By 1964, this dynamic began to visibly kick in, as American foreign debt finally exceeded the Treasury’s gold stock. Hudson says that American overseas military spending was “the entire balance-of-payments deficit as the private sector and non-military government transactions remained in balance.”

The London Gold Pool was held in place (buoyed by gold sales from the Soviet Union and South Africa) until 1968, when the arrangement collapsed and a new two-tiered system with a “government” price and a “market” price emerged.

That same year, President Lyndon B. Johnson shocked the American public when he announced he would not run for another term, possibly in part because of the stress of the unraveling monetary system. Richard Nixon won the presidency in 1968, and his administration did its part to convince other nations to stop converting dollars to gold.

By the end of that year, the U.S. had drawn down its gold from 700 million to 300 million ounces. A few months later, Congress removed the 25% gold backing requirement for federal reserve notes, cutting one more link between the U.S. money supply and gold. Fifty economists had signed a letter warning against such an action, saying it would “open the way to a practically unlimited expansion of Federal Reserve notes… and a decline and even collapse in the value of our currency.”

In 1969, with the end of Bretton Woods palpably close, the IMF introduced Special Drawing Rights (SDRs) or “paper gold.” These currency units were supposed to be equal to gold, but not redeemable for the metal. The move was celebrated in newspapers worldwide as creating a new currency that would “fill monetary needs but exist only on books.” In Hudson’s view, the IMF violated its founding charter by bailing out the U.S. with billions of SDRs.
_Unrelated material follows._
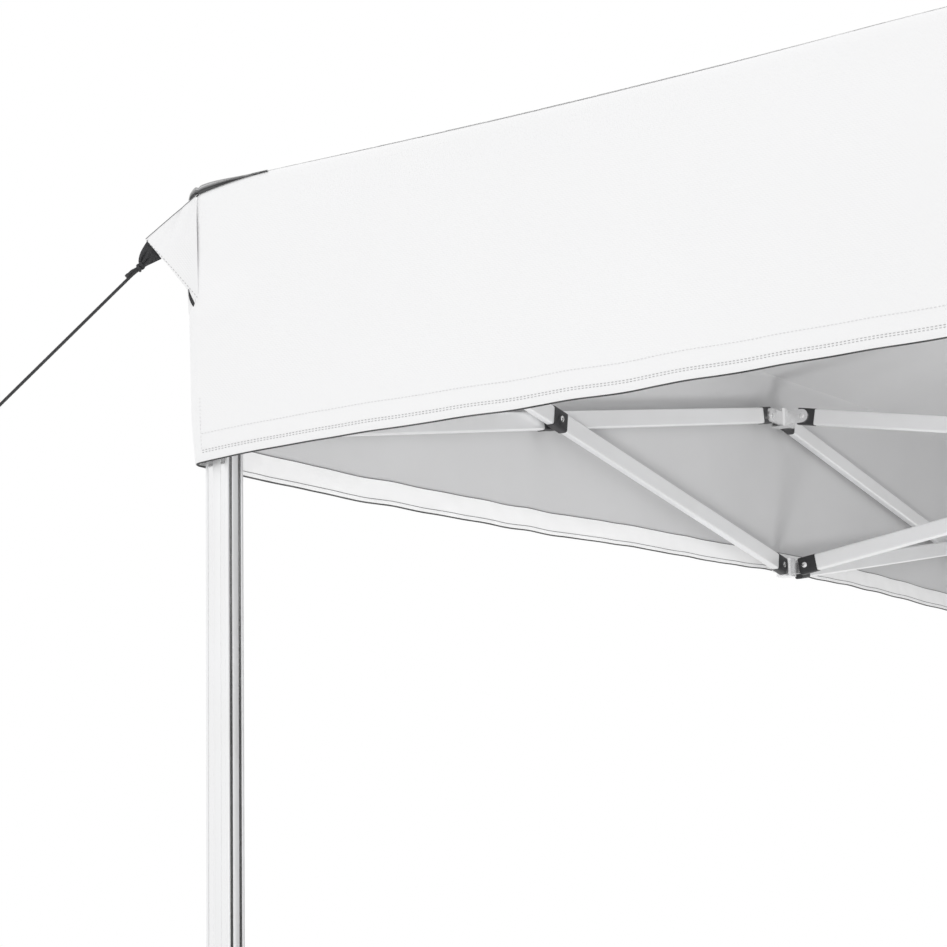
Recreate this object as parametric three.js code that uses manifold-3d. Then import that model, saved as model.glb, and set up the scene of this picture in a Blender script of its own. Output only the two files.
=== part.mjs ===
// Pop up gazebo: a square cloth roof on a folding aluminium scissor frame.
// Millimetres, +Z up. The origin is on the ground at the centre of the four legs.
// The front of the gazebo faces -Y. Each side is the front side turned about Z by a quarter turn.

import * as THREE from 'three';
import { mergeVertices } from 'three/addons/utils/BufferGeometryUtils.js';
import Module from 'manifold-3d';

const wasm = await Module();
wasm.setup();

// ---- Driving dimensions ----
const LEG_AXIS = 1480;            // leg axes from the centre, along X and along Y
const UPPER_Z = 2220;             // height of every upper pivot
const LOWER_Z = 1983;             // height of every lower pivot with the frame open
const PIVOT_REACH = 38;           // pivots stand this far from the axis of their leg, bracket or hub

const BAR_HEIGHT = 25;
const BAR_THICKNESS = 12;
const BAR_WALL = 1.4;
const BAR_CORNER = 2.5;
const BAR_OVERHANG = 9;           // bar end beyond its pivot
const BAR_PLANE = 8;              // middle of a bar from the middle plane of its truss

const LUG_NEAR = 1;               // lug face nearest its bar, past the middle plane
const LUG_THICKNESS = 5;
const LUG_RADIUS = 10.5;
const LUG_ROOT = 17;              // where a lug starts inside its bracket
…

He says the SDR strategy was “akin to a tax levied upon payments surplus nations by the United States… it represented a transfer of goods and resources from civilian and government sectors of payments-surplus nations to payments deficit countries, a transfer for which no tangible quid pro quo was to be received by the nations who had refrained from embarking on the extravagance of war.”

By 1971, short-term dollar liabilities to foreigners exceeded $50 billion, but gold holdings dipped below $10 billion. Mirroring the World War I behavior of Germany and Britain, the U.S. inflated its money supply to 18-times its gold reserves while it waged the Vietnam War.

THE DEATH OF THE GOLD STANDARD AND THE RISE OF THE

 TREASURY BILL STANDARD

As it became clear that the U.S. government could not possibly redeem extant dollars for gold, foreign countries found themselves in a trap. They could not sell off their U.S. treasuries or refuse to accept dollars, as this would collapse the dollar’s value in currency markets, advantaging U.S. exports and harming their own industries. This is the key mechanism that made the Treasury bill system work.

As foreign central banks received dollars from their exporters and commercial banks, Hudson says they had “little choice but to lend these dollars to the U.S. government.” They also gave seigniorage privilege to the U.S. as foreign nations “earned” a negative interest rate on American paper promises most years between the end of World War II and the fall of the Berlin Wall, in effect paying Washington to hold their money on a real basis.

“Instead of U.S. citizens and companies being taxed or U.S. capital markets being obliged to finance the rising federal deficit,” Hudson writes, “foreign economies were obliged to buy the new Treasury bonds… America’s Cold War spending thus became a tax on foreigners. It was their central banks who financed the costs of the war in Southeast Asia.”

American officials, annoyed that the allies never paid them back for World War I, could now get their pound of flesh in another way.

French diplomat Jacques Rueff gave his take on the mechanism behind the Treasury bill standard in his book, “The Monetary Sin Of The West”:

“Having learned the secret of having a ‘deficit without tears,’ it was only human for the US to use that knowledge, thereby putting its balance of payments in a permanent state of deficit. Inflation would develop in the surplus countries as they increased their own currencies on the basis of the increased dollar reserves held by their central banks. The convertibility of the reserve currency, the dollar, would eventually be abolished owing to the gradual but unlimited accumulation of sight loans redeemable in US gold.”

The French government was vividly aware of this, and persistently redeemed its dollars for gold during the Vietnam era, even sending a warship to Manhattan in August 1971 to collect what they were owed. A few days later, on August 15, 1971, President Nixon went on national television and formally announced the end of the dollar’s international convertibility to gold. The U.S. had defaulted on its debt, leaving tens of billions of dollars abroad, all of a sudden unbacked. By extension, every currency that was backed by dollars became pure fiat. Rueff was right, and the French were left with paper instead of precious metal.

Nixon could have simply raised the price of gold, instead of defaulting entirely, but governments do not like admitting to their citizenry that they have been debasing the public’s money. It was much easier for his administration to break a promise to people thousands of miles away.

As Hudson writes, “more than $50 billion of short-term liabilities to foreigners owed by the U.S. on public and private account could not be used as claims on America’s gold stock.” They could, of course, “be used to buy U.S. exports, to pay obligations to U.S. public and private creditors, or to invest in government corporate securities.”

These liabilities were no longer liabilities of the U.S. Treasury. American debt had been baked into the global monetary base.

“IOUs,” Hudson says, became “IOU-nothings.” The final piece of the strategy was to “roll the debt over” on an ongoing basis, ideally with interest rates below the rate of monetary inflation.

Americans could now obtain foreign goods, services, companies, and other assets in exchange for mere pieces of paper: “It became possible for a single nation to export its inflation by settling its payment deficit with paper instead of gold… a rising world price level thus became in effect a derivative function of U.S. monetary policy,” Hudson writes.

If you owe $5,000 to the bank, it’s your problem. If you owe $5 million, it’s theirs. President Nixon’s Treasury Secretary John Connolly riffed on that old adage, quipping at the time: “The dollar may be our currency, but now it’s your problem.”